I admittedly regret the decision to some degree looking back as the second session didn't plow much new ground, especially in the area I'm most interested in of the supply and demand of bandwidth--I'll share my notes from this session in my next post--but that's not what frustrated me most.

That honor goes to the unintentional symbolism of having two sessions about the availability (and, to a lesser degree, use) of broadband that each to a degree feature a different side of the debate (though Verizon and NetCoalition, a group of ISP organizations, were on stage as well) occurring on opposite sides of the conference.

It's almost like the realities of the broadband debate being overly polarized and lacking real two-way dialogue became personified in the scheduling of these two panels.

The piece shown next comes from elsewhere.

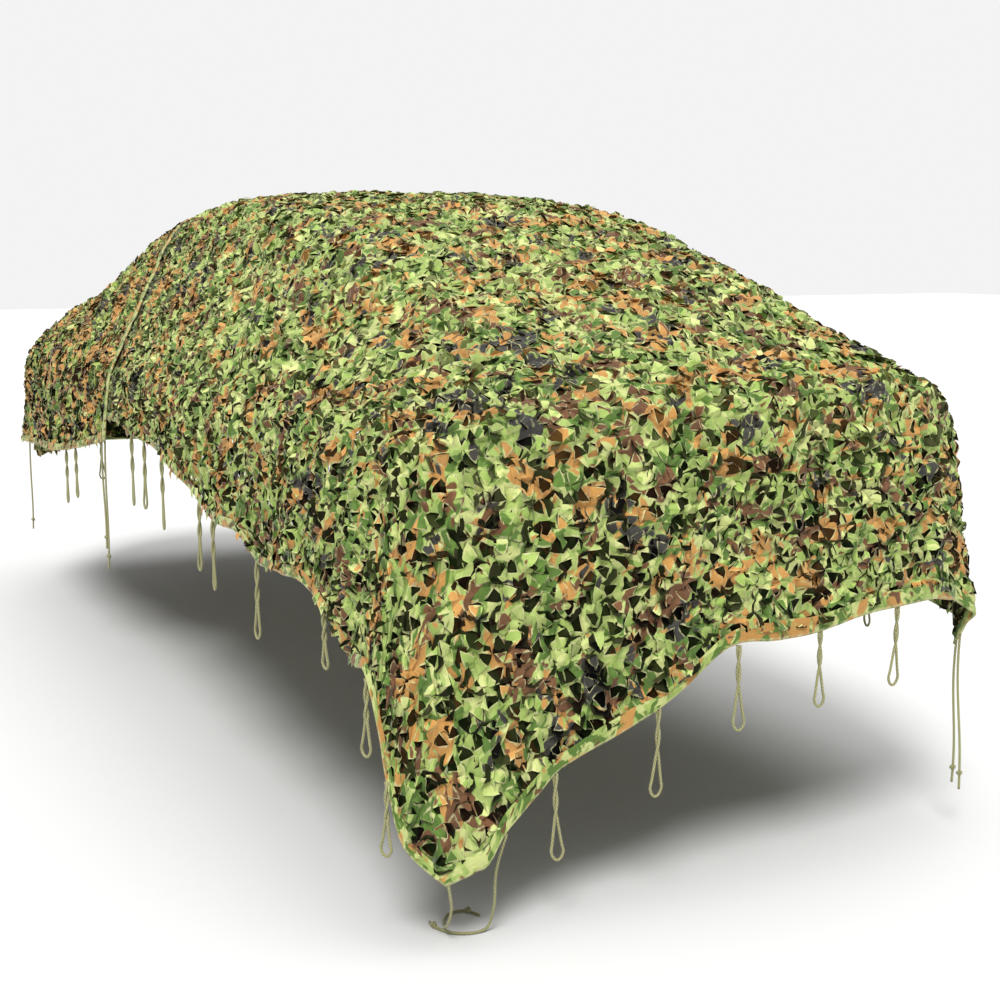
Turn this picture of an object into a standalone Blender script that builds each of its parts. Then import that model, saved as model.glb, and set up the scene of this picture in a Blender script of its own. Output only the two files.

The arrangement paralleled the tendency for the two sides on issues like net neutrality to not engage in a straightforward, productive dialogue.

I'm not trying to blame anyone for this happening, especially since I understand on a much smaller level the challenges of constructing a conference agenda that is inevitably imperfect due to availability and scheduling and the like.

But I couldn't ignore the irony of this arrangement.

The truth of the matter is that this intellectual stalemate that has put a chill over substantive telecom debate has to end. There are just so many issues that are going to have to be worked through over the next few years as the Internet continues its rise to prominence as the dominant medium of the 21st century.

If we want to have any hope of resolving these issues and finding the best path to America's broadband-enabled future we need to create an environment where people and companies can state their opinions and be heard and thoughtfully considered, where we can all disagree yet find a way to focus less on our differences and more so on our similarities, where we can uncover the threads of truth that connect us all and that we can all agree on.

And to do this, the only way is to have all parties come together and engage in a civil, upfront dialogue where we all respect the opinions of others, state our own opinions eloquently and without vitriol, and understand that on some issues compromise and a willingness to evolve one's positions is the only approach that will allow us to find those truths that can ultimately be what's best for our country rather than what's best for an individual company or person.

So here's to 2008, a year that I will both hope for and fight for to be the time when we finally all come together, acknowledge the importance and validity of all parties involved with making the Internet great, and find a way to come together help everyone participate in and profit from a broadband-enabled future.